Please correct me if I’m wrong, Most Wise, I don’t see any scripture refuting this construct. And if that’s the case, then when Paul says in Ephesians 2:8, “…by grace you have been saved through faith. And this is not of your own doing; it is the gift of God...” I’m understanding that You do not provide Your gift of undeserved grace without first offering Your gift of faith (which I must choose to receive or reject).
Forgive my own logical leap here, Lord, but if Grace follows Faith, then there is a very important stepping stone I might have missed, and want to have made VERY clear by Your Word and Spirit:
I can’t receive Grace without first choosing Faith in Jesus?
And that means You first offer me Faith as an opportunity. I can choose or reject that Faith (and that is when my struggle with free will begins)…
―then (not before or even simultaneously) I become not Calvin’s or Arminius’; I become Yours! It is something You foresaw happening but did not force to happen. You desired my love as a voluntary response to Your sacrificial love, worked out in Your death and resurrection. I was offered the choice of faith-belief in You, or I could reject You. In my choice of Faith, You responded by pouring Your favor out for me―so much of it that now I can’t hold it within this Mark-jar of clay. It spills over, yet another lavish gift given as evidence to the faith and love that is Messiah Jesus for others to marvel at and then also choose to receive through…Your gift of Faith to them. Praise You, God of Agape.
If all this is correct Lord, then faith must come first to inspire Yours and my relationship. Grace comes next to eternally protect and sufficiently cement Yours and my relationship.
So it appears to me Lord that:
Faith calls and Grace follows.
Can it be that simple? If what I’ve just stated is Truth, then I’m not sure Calvin or Arminius, either one had it exactly right. Grace does not have to be labeled as “resistible”, or “irresistible”. Grace is Your active gift, simply as a result of my Faith in Jesus. And if that’s the case; being that Grace is Yours to dispense as a perfect response to true Faith, then another inspiration strikes me:
Grace is Irreversible!
After all, once You have eternally decided that Your faithful ones in Messiah should receive Grace, how could such an eternal gift be retracted? Grace through Faith has permanently and indelibly cast its effect on the spiritual DNA of the true believer.
I’m astounded by Your perfect plan, Most High. As Paul so beautifully pointed out, “…neither death nor life, nor angels nor rulers, nor things present nor things to come, nor powers, nor height nor depth, nor anything else in all creation, will be able to separate us from the love of God in Christ Jesus our Lord.”
Now the question is, how do I share this in a way that lifts up and encourages Your body, rather than causes division and barriers to be placed between us? And as important, if not more important; how do I offer this as food for new believers, to reveal to them the glory of Your plan?

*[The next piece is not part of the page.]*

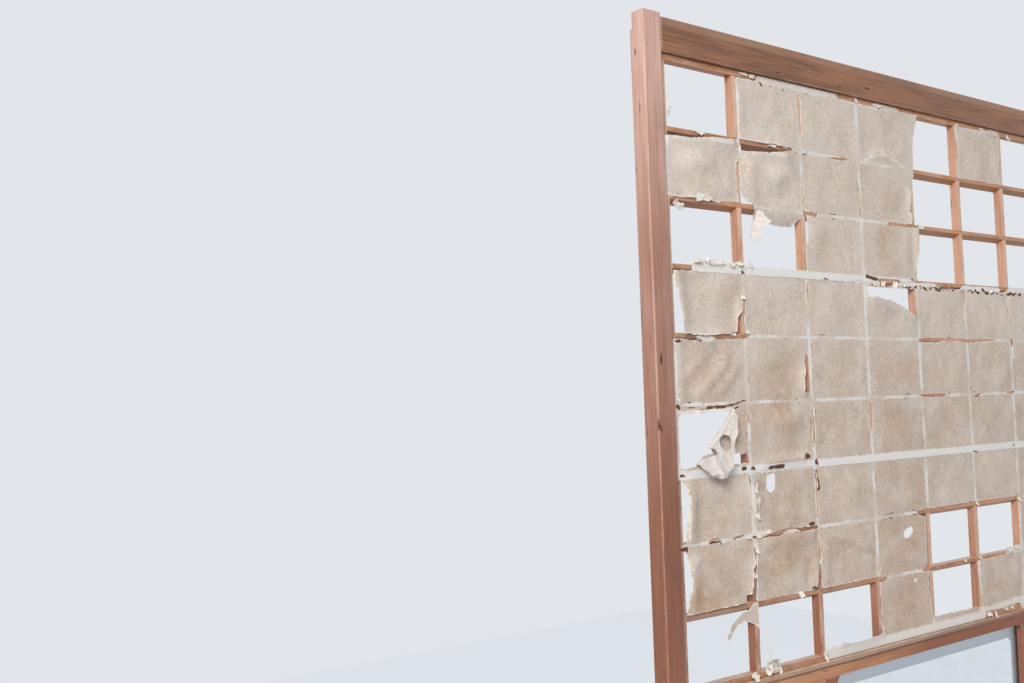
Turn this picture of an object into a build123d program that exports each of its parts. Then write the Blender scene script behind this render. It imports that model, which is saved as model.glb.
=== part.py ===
from build123d import *
import os

os.makedirs("parts", exist_ok=True)

# Shoji sliding screen: a cedar frame, a half-lapped lattice with its own thin edging, torn paper
# pasted on the lattice and a glass window low in the middle. Millimetres, +Z up. The origin is on
# the bottom edge, at the middle of the width and of the thickness. The papered face looks along -Y.

# Driving dimensions of the lattice
columns = 8
rows = 9
column_pitch = 107.0
row_pitch = 70.0
upright_width = 7.0
bar_height = 5.0
bar_taper = 4.5
lattice_depth = 10.0
edging_width = 7.0
lattice_tenon_length = 5.0
lattice_tenon_thickness = 4.0
lattice_tenon_width = 3.0

# Driving dimensions of the frame
stile_width = 25.0
frame_depth = 20.0
rail_depth = 18.0
lattice_recess = 4.0
top_rail_height = 36.0
mid_rail_height = 36.0
lower_rail_height = 30.0
bottom_rail_height = 60.0
lower_board_height = 365.0
horn_rise = 4.0
tongue_height = 17.0
tongue_thickness = 16.5
rail_tenon_length = 17.0
rail_tenon_thickness = 6.0
rail_tenon_inset = 6.0
arris_chamfer = 1.0

# Driving dimensions of the window and the boards
window_columns = 4
window_height = 600.0
window_stile_width = 21.0
window_lift = 18.0
window_corner_radius = 8.0
window_tenon_length = 9.0
glass_thickness = 3.0
glass_setback = 8.0
glass_lap = 5.0
glazing_gap = 1.0
bead_depth = 5.0
board_thickness = 6.0
board_lap = 5.0
board_setback = 7.0
groove_gap = 1.0

# Driving dimensions of the paper. Places on it are in cells: columns from the left end of the
# lattice, rows from its top, with an upright or a bar at each whole number.
paper_thickness = 0.3
upper_seam_bar = 3
lower_seam_bar = 6
seam_overlap = 9.0
seam_joint = 2.0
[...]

If by Your Word and Spirit (not mine), faith calls; Then my reasoning and questions are just seeds of invitation planted by You, the Greater Sower. The invitation is then made, the discussion is then encouraged (and should not be avoided!), but ultimately the choice and results are freely gifted to each of us. Thank You, Lord for such an amazing treasure to share.
I will always welcome the challenges brought on by my sisters and brothers in Christ. You built us with brains that are up to that challenge! But I realize that until The Day, we will all see through a mirror, dimly. I pray that You become the lens to help us walk together toward righteousness without tripping. Focus us on Your priorities, Your purpose, by Your wisdom.
Strengthen our faith, Lord that we may better appreciate Your grace.